_Short exercise_. Keep only the lines of the data below that contain "object", and copy them.

Dataset items:
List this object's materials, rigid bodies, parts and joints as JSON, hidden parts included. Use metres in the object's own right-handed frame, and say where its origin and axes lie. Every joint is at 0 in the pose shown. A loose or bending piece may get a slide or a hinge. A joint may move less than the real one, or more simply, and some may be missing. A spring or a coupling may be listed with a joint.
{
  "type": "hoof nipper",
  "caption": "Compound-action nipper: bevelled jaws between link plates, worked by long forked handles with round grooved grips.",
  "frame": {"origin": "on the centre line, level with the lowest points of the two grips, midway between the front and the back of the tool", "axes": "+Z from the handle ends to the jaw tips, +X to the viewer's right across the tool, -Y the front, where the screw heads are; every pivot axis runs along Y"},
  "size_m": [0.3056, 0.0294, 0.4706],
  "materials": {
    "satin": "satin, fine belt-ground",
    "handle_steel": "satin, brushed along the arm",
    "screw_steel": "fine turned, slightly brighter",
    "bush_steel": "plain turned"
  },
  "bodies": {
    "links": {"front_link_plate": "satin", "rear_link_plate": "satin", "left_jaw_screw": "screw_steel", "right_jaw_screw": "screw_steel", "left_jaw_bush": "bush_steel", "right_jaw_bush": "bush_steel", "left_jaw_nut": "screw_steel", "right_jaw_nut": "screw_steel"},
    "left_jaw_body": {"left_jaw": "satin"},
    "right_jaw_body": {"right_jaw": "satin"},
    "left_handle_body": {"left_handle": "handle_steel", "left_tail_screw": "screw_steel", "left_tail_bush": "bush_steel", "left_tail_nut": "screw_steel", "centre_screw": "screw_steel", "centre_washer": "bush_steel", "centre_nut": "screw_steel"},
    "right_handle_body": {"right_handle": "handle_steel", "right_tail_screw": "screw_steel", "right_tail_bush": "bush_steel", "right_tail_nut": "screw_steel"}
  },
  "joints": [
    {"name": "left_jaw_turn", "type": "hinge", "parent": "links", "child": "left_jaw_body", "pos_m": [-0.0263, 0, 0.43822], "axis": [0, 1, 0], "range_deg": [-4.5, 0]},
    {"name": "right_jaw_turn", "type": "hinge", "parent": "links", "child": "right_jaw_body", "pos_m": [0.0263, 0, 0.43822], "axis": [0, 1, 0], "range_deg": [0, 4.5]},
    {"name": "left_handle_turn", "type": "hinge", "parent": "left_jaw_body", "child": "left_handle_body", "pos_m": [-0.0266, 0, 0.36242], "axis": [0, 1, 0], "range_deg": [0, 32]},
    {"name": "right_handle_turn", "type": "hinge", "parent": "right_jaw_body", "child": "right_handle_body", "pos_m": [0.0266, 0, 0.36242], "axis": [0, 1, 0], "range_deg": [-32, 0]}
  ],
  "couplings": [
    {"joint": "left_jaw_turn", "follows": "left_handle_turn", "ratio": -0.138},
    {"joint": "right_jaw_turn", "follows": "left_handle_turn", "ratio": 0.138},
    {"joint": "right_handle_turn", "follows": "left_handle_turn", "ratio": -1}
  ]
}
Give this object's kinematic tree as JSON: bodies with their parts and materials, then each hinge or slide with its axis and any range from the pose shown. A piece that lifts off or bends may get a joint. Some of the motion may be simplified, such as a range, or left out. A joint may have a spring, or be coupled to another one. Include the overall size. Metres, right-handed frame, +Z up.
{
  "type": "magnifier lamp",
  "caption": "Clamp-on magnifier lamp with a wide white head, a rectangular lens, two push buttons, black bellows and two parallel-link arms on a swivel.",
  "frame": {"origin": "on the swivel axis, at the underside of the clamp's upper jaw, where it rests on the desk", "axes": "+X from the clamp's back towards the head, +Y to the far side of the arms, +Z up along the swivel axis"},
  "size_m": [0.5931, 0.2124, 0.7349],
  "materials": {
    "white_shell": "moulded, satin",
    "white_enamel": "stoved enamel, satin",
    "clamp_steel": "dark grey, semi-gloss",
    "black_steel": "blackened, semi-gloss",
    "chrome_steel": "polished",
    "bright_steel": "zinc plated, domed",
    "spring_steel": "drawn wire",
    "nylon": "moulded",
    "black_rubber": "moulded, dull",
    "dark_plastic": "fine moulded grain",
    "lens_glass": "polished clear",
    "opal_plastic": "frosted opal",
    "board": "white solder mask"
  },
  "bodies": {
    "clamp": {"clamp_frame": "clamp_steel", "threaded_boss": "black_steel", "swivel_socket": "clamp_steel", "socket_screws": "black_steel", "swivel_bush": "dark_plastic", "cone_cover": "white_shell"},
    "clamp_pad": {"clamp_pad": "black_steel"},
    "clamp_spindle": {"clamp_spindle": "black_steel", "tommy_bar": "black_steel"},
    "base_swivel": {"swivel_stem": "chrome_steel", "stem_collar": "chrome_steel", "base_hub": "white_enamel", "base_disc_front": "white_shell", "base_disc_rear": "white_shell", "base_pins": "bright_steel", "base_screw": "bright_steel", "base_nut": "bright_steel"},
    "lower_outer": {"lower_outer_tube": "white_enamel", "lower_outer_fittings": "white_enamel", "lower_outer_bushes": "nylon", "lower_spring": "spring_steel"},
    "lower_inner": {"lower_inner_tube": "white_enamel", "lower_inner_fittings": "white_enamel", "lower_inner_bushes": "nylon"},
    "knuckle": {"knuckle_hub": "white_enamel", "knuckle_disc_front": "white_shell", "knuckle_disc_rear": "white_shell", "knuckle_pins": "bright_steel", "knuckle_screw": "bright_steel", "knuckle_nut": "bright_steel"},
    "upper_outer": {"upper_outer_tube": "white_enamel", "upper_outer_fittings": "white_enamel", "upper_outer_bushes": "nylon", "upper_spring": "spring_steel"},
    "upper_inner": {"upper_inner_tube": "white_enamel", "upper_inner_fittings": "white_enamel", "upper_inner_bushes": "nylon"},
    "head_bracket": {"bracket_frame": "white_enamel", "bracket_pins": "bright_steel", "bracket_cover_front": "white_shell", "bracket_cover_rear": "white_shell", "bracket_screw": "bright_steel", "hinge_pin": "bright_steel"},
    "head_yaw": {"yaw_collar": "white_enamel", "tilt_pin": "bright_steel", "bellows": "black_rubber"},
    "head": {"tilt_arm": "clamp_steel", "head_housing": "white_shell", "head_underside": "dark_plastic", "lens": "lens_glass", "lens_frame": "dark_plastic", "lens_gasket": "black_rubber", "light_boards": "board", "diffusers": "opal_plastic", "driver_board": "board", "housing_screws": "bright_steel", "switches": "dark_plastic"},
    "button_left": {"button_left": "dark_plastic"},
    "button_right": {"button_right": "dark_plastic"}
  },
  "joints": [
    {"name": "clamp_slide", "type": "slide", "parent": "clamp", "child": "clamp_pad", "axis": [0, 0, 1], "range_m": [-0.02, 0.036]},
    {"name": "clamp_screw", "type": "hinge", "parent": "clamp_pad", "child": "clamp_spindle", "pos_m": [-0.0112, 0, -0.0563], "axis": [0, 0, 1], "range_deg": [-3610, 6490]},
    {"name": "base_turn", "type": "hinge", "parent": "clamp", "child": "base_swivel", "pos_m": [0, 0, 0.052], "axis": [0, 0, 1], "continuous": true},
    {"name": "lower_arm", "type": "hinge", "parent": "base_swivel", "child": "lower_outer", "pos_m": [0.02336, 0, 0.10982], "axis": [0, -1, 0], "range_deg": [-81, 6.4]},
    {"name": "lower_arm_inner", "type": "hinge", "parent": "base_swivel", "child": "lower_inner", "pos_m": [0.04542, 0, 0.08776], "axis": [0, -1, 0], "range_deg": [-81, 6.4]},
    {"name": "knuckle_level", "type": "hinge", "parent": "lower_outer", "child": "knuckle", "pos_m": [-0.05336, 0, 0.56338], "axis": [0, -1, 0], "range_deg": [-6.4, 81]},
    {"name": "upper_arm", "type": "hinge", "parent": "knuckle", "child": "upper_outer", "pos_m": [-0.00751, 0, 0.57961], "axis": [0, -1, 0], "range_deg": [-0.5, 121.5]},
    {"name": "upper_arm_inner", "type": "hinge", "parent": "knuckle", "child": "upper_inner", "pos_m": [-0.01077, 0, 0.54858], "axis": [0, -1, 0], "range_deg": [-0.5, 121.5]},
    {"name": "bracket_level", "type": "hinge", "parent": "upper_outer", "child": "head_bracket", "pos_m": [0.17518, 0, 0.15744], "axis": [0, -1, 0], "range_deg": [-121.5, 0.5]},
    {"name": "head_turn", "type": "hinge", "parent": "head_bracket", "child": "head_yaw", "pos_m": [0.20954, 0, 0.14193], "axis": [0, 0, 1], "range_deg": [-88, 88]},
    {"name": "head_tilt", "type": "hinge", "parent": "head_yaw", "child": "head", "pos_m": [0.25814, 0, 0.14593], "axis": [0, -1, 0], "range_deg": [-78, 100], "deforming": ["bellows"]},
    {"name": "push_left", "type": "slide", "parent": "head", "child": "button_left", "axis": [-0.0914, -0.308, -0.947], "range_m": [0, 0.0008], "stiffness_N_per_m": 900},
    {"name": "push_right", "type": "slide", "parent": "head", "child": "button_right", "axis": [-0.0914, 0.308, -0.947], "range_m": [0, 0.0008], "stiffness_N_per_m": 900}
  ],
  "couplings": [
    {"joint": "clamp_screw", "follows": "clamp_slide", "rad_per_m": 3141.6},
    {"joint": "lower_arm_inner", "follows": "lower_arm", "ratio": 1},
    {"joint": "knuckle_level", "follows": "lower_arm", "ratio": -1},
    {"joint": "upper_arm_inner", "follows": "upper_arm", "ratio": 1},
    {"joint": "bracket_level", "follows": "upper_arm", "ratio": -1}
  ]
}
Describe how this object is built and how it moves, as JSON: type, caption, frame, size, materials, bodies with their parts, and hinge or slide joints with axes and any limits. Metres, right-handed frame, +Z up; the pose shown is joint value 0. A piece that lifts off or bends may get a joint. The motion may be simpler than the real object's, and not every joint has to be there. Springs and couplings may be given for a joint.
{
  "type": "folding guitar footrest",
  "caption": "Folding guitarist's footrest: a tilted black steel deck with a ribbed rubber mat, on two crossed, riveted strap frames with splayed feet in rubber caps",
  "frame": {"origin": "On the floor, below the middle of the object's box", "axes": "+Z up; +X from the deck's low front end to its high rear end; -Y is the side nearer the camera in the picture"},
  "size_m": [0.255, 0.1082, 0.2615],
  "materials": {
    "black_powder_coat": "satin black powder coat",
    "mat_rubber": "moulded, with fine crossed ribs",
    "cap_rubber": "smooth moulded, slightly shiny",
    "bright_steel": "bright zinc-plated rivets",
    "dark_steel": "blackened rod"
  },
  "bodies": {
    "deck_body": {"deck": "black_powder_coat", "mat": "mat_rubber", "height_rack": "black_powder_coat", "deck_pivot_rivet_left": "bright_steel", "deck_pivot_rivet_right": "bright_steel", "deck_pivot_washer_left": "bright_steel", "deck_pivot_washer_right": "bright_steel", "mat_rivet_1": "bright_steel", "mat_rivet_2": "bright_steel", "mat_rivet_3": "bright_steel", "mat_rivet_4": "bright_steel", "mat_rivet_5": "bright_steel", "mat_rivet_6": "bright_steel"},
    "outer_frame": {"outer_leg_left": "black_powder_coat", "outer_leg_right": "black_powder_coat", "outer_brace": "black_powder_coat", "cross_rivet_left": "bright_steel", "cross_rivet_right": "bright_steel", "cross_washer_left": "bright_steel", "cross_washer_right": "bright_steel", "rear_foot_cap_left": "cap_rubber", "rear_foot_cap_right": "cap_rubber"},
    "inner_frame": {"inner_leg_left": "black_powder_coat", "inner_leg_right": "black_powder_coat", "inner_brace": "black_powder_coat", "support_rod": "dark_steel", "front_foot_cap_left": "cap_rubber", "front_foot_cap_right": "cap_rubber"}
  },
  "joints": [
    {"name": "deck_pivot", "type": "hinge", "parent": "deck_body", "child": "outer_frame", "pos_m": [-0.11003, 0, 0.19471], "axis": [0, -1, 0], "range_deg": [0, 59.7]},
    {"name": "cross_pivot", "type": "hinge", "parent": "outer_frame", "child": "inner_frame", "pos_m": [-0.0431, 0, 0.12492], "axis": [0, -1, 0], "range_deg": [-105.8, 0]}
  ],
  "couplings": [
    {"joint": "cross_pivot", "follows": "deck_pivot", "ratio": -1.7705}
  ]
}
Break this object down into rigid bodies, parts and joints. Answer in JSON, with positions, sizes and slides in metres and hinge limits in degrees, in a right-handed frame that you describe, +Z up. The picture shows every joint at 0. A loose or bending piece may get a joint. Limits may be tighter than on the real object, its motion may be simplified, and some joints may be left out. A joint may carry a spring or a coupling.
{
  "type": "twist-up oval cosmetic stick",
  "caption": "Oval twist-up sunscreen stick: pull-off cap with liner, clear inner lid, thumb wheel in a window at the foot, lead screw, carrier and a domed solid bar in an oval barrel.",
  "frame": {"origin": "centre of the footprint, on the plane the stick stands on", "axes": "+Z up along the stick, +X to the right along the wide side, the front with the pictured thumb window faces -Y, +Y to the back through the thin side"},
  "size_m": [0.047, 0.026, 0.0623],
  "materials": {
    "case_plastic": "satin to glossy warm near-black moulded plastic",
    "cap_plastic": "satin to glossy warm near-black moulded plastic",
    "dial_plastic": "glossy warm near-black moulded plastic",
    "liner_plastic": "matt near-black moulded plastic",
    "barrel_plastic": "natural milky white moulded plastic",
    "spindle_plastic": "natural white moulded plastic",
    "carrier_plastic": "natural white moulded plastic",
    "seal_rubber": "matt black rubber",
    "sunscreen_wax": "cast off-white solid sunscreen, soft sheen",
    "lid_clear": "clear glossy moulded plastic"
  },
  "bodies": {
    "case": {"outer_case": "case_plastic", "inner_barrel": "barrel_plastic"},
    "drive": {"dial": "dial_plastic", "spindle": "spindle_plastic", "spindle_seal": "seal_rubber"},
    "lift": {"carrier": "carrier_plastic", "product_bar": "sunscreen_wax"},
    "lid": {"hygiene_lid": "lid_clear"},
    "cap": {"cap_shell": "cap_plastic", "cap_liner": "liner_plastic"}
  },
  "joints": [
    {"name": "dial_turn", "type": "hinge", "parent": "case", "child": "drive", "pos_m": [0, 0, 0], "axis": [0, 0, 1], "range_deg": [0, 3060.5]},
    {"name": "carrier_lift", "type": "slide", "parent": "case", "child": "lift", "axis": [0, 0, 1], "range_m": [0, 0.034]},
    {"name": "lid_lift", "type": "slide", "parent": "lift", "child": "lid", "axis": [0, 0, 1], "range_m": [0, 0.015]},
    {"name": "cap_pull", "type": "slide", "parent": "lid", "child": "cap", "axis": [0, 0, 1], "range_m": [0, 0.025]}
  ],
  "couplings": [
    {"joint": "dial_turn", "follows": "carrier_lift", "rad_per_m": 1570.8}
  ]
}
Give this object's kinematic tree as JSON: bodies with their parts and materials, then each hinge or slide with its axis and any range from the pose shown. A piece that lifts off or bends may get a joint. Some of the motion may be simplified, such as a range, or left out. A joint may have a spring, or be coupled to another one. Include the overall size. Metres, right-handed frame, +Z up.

_Response for this exercise_.
List this object's materials, rigid bodies, parts and joints as JSON, hidden parts included. Use metres in the object's own right-handed frame, and say where its origin and axes lie. Every joint is at 0 in the pose shown. A loose or bending piece may get a slide or a hinge. A joint may move less than the real one, or more simply, and some may be missing. A spring or a coupling may be listed with a joint.
Give this object's kinematic tree as JSON: bodies with their parts and materials, then each hinge or slide with its axis and any range from the pose shown. A piece that lifts off or bends may get a joint. Some of the motion may be simplified, such as a range, or left out. A joint may have a spring, or be coupled to another one. Include the overall size. Metres, right-handed frame, +Z up.
Describe how this object is built and how it moves, as JSON: type, caption, frame, size, materials, bodies with their parts, and hinge or slide joints with axes and any limits. Metres, right-handed frame, +Z up; the pose shown is joint value 0. A piece that lifts off or bends may get a joint. The motion may be simpler than the real object's, and not every joint has to be there. Springs and couplings may be given for a joint.
  "frame": {"origin": "On the floor, below the middle of the object's box", "axes": "+Z up; +X from the deck's low front end to its high rear end; -Y is the side nearer the camera in the picture"},
Break this object down into rigid bodies, parts and joints. Answer in JSON, with positions, sizes and slides in metres and hinge limits in degrees, in a right-handed frame that you describe, +Z up. The picture shows every joint at 0. A loose or bending piece may get a joint. Limits may be tighter than on the real object, its motion may be simplified, and some joints may be left out. A joint may carry a spring or a coupling.
Give this object's kinematic tree as JSON: bodies with their parts and materials, then each hinge or slide with its axis and any range from the pose shown. A piece that lifts off or bends may get a joint. Some of the motion may be simplified, such as a range, or left out. A joint may have a spring, or be coupled to another one. Include the overall size. Metres, right-handed frame, +Z up.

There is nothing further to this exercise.